-- start Source data --

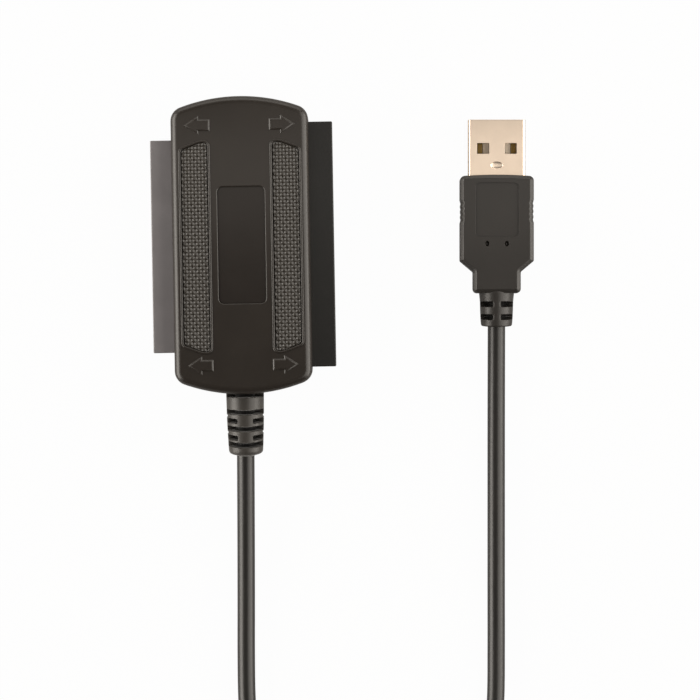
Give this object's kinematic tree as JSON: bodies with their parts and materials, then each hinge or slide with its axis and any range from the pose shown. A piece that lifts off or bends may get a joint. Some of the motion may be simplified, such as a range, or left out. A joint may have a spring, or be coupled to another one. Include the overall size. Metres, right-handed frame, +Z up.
{
  "type": "usb to ide and sata drive adapter",
  "caption": "Moulded adapter box with a wide socket on each long side and a SATA port in its end, on a round cord to a USB-A plug.",
  "frame": {"origin": "centre of the casing's underside", "axes": "+Y to the SATA end, +X to the 40-way socket, +Z up out of the top cover"},
  "size_m": [0.0804, 0.1837, 0.0146],
  "materials": {
    "casing_black": "fine satin moulding",
    "socket_black": "dull moulding",
    "port_black": "dull moulding",
    "boot_black": "satin soft moulding",
    "cord_black": "satin soft sheath",
    "strap_black": "woven strap",
    "grip_black": "satin soft moulding",
    "core_ivory": "dull moulding",
    "shell_nickel": "bright nickel on folded steel",
    "contact_gold": "gold flash",
    "board_green": "solder mask",
    "chip_black": "moulded package",
    "capacitor_yellow": "moulded package",
    "crystal_can": "drawn can",
    "wire_red": "insulation",
    "wire_white": "insulation",
    "wire_green": "insulation",
    "wire_black": "insulation"
  },
  "bodies": {
    "root": {"top_cover": "casing_black", "bottom_cover": "casing_black", "socket_40_way": "socket_black", "socket_44_way": "socket_black", "sata_port": "port_black", "cord_boot": "boot_black", "cord_box_side": "cord_black", "cord_plug_side": "cord_black", "cord_coil": "cord_black", "cord_tie": "strap_black", "plug_grip": "grip_black", "plug_core": "core_ivory", "plug_tongue": "core_ivory", "plug_shell": "shell_nickel", "sata_contact_1": "contact_gold", "sata_contact_2": "contact_gold", "sata_contact_3": "contact_gold", "sata_contact_4": "contact_gold", "sata_contact_5": "contact_gold", "sata_contact_6": "contact_gold", "sata_contact_7": "contact_gold", "plug_contact_1": "contact_gold", "plug_contact_2": "contact_gold", "plug_contact_3": "contact_gold", "plug_contact_4": "contact_gold", "circuit_board": "board_green", "bridge_chip": "chip_black", "memory_chip": "chip_black", "regulator": "chip_black", "ferrite_bead": "chip_black", "capacitor_input": "capacitor_yellow", "capacitor_output": "capacitor_yellow", "crystal": "crystal_can", "wire_red": "wire_red", "wire_white": "wire_white", "wire_green": "wire_green", "wire_black": "wire_black"}
  },
  "joints": []
}
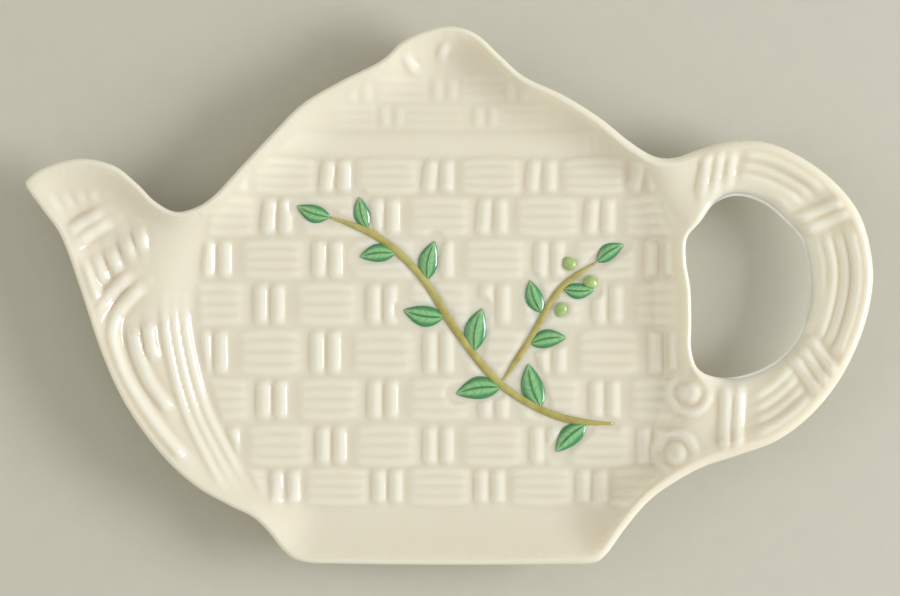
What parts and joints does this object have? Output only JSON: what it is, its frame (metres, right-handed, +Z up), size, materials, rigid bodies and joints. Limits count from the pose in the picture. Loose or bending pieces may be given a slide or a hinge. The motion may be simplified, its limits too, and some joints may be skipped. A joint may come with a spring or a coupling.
{
  "type": "tea bag rest",
  "caption": "Shallow glazed ceramic tray shaped like a teapot in side view, with basket-weave relief, an open ring handle, a foot ring and a painted leafy vine.",
  "frame": {"origin": "middle of the bounding box in plan, on the table under the foot ring", "axes": "+X from the spout to the handle, +Y from the teapot's foot to its knob, +Z up out of the tray"},
  "size_m": [0.14, 0.089, 0.0095],
  "materials": {
    "glazed_clay": "gloss",
    "glazed_relief": "gloss",
    "bare_clay": "matte",
    "leaf_enamel": "gloss",
    "dark_leaf_enamel": "gloss",
    "stem_enamel": "gloss"
  },
  "bodies": {
    "root": {"bowl": "glazed_clay", "foot_ring": "bare_clay", "spout": "glazed_clay", "handle": "glazed_clay", "lid_band": "glazed_relief", "floor_weavers": "glazed_relief", "floor_stakes": "glazed_relief", "wall_weavers": "glazed_relief", "wall_stakes": "glazed_relief", "lid_weavers": "glazed_relief", "lid_stakes": "glazed_relief", "collar_ribs": "glazed_relief", "mouth_ribs": "glazed_relief", "spout_withies": "glazed_relief", "spout_wraps": "glazed_relief", "handle_withies": "glazed_relief", "handle_wraps": "glazed_relief", "scroll_curls": "glazed_relief", "knob_curls": "glazed_relief", "vine_stem": "stem_enamel", "vine_twig": "stem_enamel", "vine_leaves": "leaf_enamel", "leaf_ribs": "dark_leaf_enamel", "vine_buds": "leaf_enamel"}
  },
  "joints": []
}
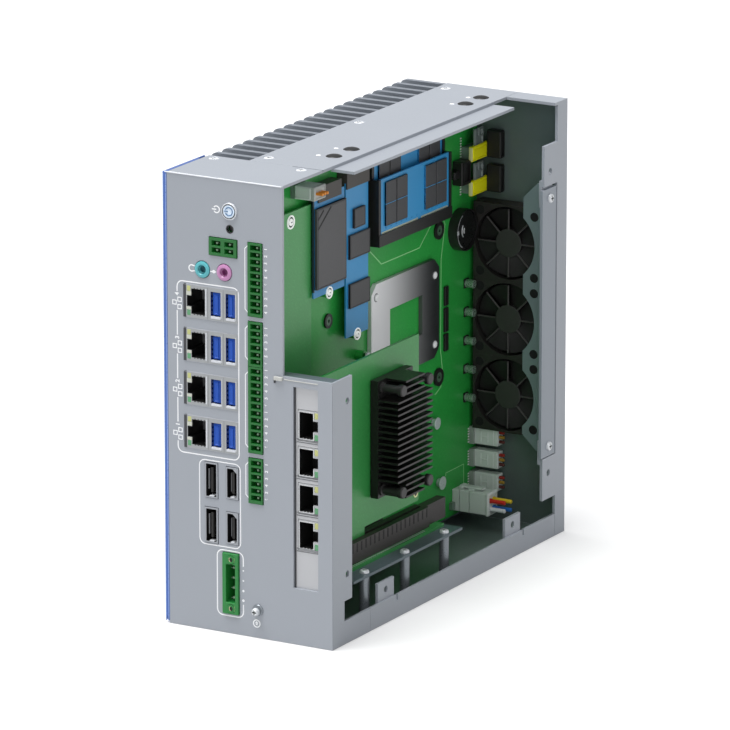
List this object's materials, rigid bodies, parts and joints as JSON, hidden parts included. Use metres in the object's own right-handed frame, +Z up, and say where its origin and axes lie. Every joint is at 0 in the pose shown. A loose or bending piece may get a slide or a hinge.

-- end Source data --

Return all the data above once more, precisely as given.

**Written solution:**
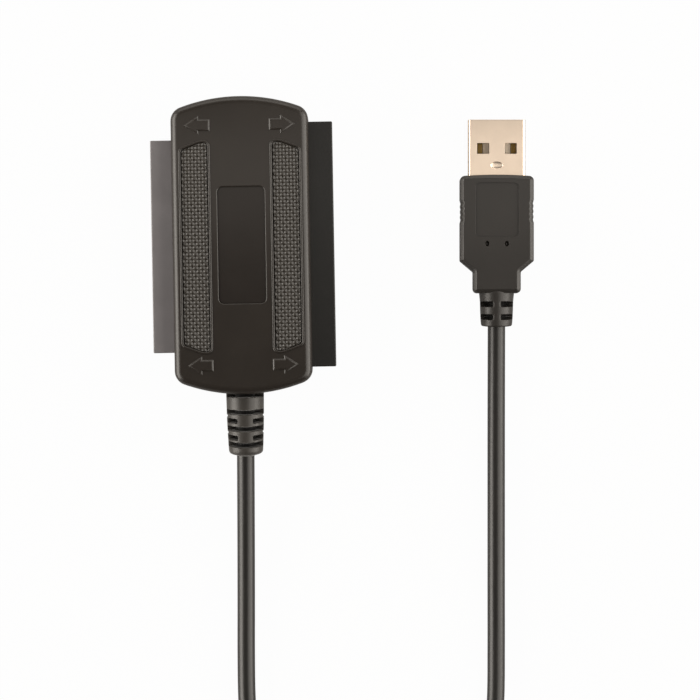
Give this object's kinematic tree as JSON: bodies with their parts and materials, then each hinge or slide with its axis and any range from the pose shown. A piece that lifts off or bends may get a joint. Some of the motion may be simplified, such as a range, or left out. A joint may have a spring, or be coupled to another one. Include the overall size. Metres, right-handed frame, +Z up.
{
  "type": "usb to ide and sata drive adapter",
  "caption": "Moulded adapter box with a wide socket on each long side and a SATA port in its end, on a round cord to a USB-A plug.",
  "frame": {"origin": "centre of the casing's underside", "axes": "+Y to the SATA end, +X to the 40-way socket, +Z up out of the top cover"},
  "size_m": [0.0804, 0.1837, 0.0146],
  "materials": {
    "casing_black": "fine satin moulding",
    "socket_black": "dull moulding",
    "port_black": "dull moulding",
    "boot_black": "satin soft moulding",
    "cord_black": "satin soft sheath",
    "strap_black": "woven strap",
    "grip_black": "satin soft moulding",
    "core_ivory": "dull moulding",
    "shell_nickel": "bright nickel on folded steel",
    "contact_gold": "gold flash",
    "board_green": "solder mask",
    "chip_black": "moulded package",
    "capacitor_yellow": "moulded package",
    "crystal_can": "drawn can",
    "wire_red": "insulation",
    "wire_white": "insulation",
    "wire_green": "insulation",
    "wire_black": "insulation"
  },
  "bodies": {
    "root": {"top_cover": "casing_black", "bottom_cover": "casing_black", "socket_40_way": "socket_black", "socket_44_way": "socket_black", "sata_port": "port_black", "cord_boot": "boot_black", "cord_box_side": "cord_black", "cord_plug_side": "cord_black", "cord_coil": "cord_black", "cord_tie": "strap_black", "plug_grip": "grip_black", "plug_core": "core_ivory", "plug_tongue": "core_ivory", "plug_shell": "shell_nickel", "sata_contact_1": "contact_gold", "sata_contact_2": "contact_gold", "sata_contact_3": "contact_gold", "sata_contact_4": "contact_gold", "sata_contact_5": "contact_gold", "sata_contact_6": "contact_gold", "sata_contact_7": "contact_gold", "plug_contact_1": "contact_gold", "plug_contact_2": "contact_gold", "plug_contact_3": "contact_gold", "plug_contact_4": "contact_gold", "circuit_board": "board_green", "bridge_chip": "chip_black", "memory_chip": "chip_black", "regulator": "chip_black", "ferrite_bead": "chip_black", "capacitor_input": "capacitor_yellow", "capacitor_output": "capacitor_yellow", "crystal": "crystal_can", "wire_red": "wire_red", "wire_white": "wire_white", "wire_green": "wire_green", "wire_black": "wire_black"}
  },
  "joints": []
}
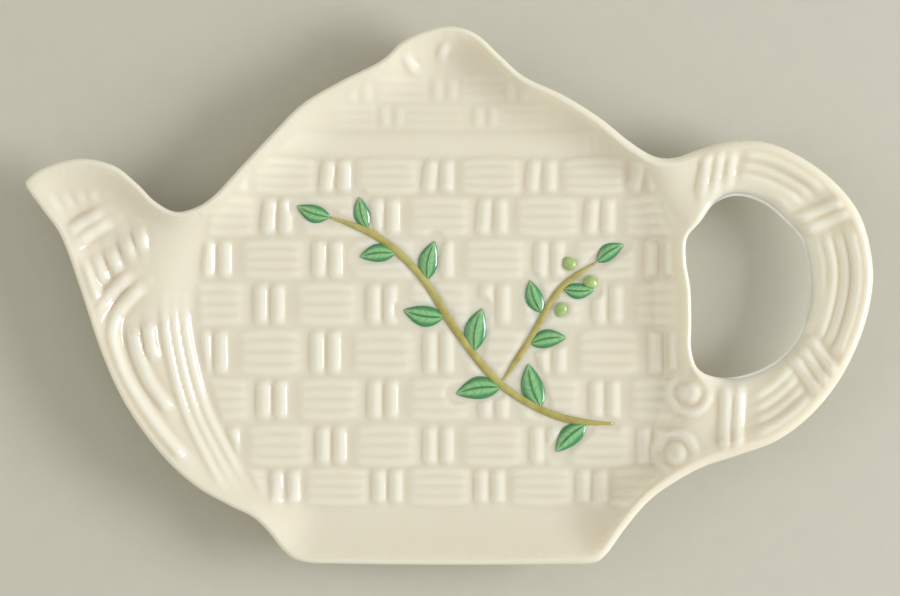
What parts and joints does this object have? Output only JSON: what it is, its frame (metres, right-handed, +Z up), size, materials, rigid bodies and joints. Limits count from the pose in the picture. Loose or bending pieces may be given a slide or a hinge. The motion may be simplified, its limits too, and some joints may be skipped. A joint may come with a spring or a coupling.
{
  "type": "tea bag rest",
  "caption": "Shallow glazed ceramic tray shaped like a teapot in side view, with basket-weave relief, an open ring handle, a foot ring and a painted leafy vine.",
  "frame": {"origin": "middle of the bounding box in plan, on the table under the foot ring", "axes": "+X from the spout to the handle, +Y from the teapot's foot to its knob, +Z up out of the tray"},
  "size_m": [0.14, 0.089, 0.0095],
  "materials": {
    "glazed_clay": "gloss",
    "glazed_relief": "gloss",
    "bare_clay": "matte",
    "leaf_enamel": "gloss",
    "dark_leaf_enamel": "gloss",
    "stem_enamel": "gloss"
  },
  "bodies": {
    "root": {"bowl": "glazed_clay", "foot_ring": "bare_clay", "spout": "glazed_clay", "handle": "glazed_clay", "lid_band": "glazed_relief", "floor_weavers": "glazed_relief", "floor_stakes": "glazed_relief", "wall_weavers": "glazed_relief", "wall_stakes": "glazed_relief", "lid_weavers": "glazed_relief", "lid_stakes": "glazed_relief", "collar_ribs": "glazed_relief", "mouth_ribs": "glazed_relief", "spout_withies": "glazed_relief", "spout_wraps": "glazed_relief", "handle_withies": "glazed_relief", "handle_wraps": "glazed_relief", "scroll_curls": "glazed_relief", "knob_curls": "glazed_relief", "vine_stem": "stem_enamel", "vine_twig": "stem_enamel", "vine_leaves": "leaf_enamel", "leaf_ribs": "dark_leaf_enamel", "vine_buds": "leaf_enamel"}
  },
  "joints": []
}
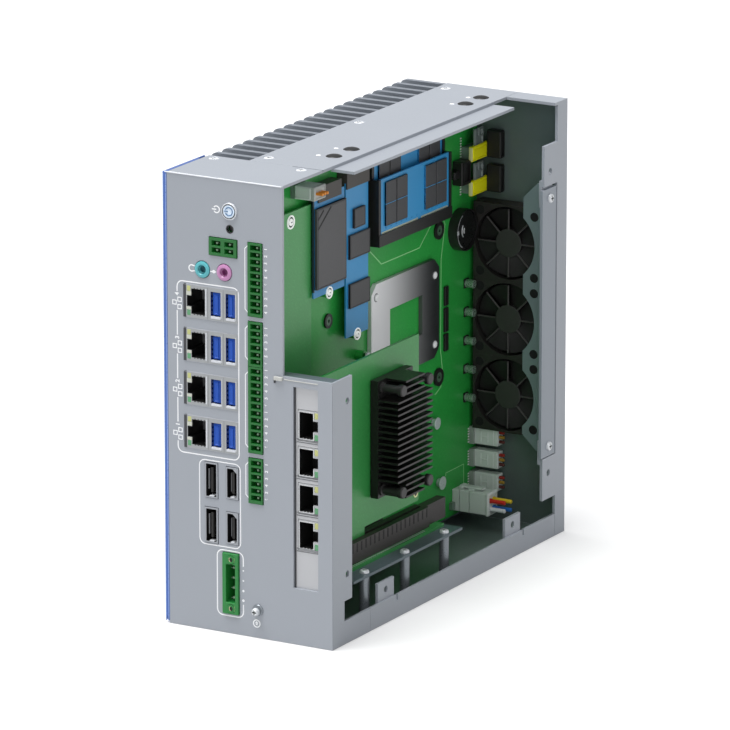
List this object's materials, rigid bodies, parts and joints as JSON, hidden parts included. Use metres in the object's own right-handed frame, +Z up, and say where its origin and axes lie. Every joint is at 0 in the pose shown. A loose or bending piece may get a slide or a hinge.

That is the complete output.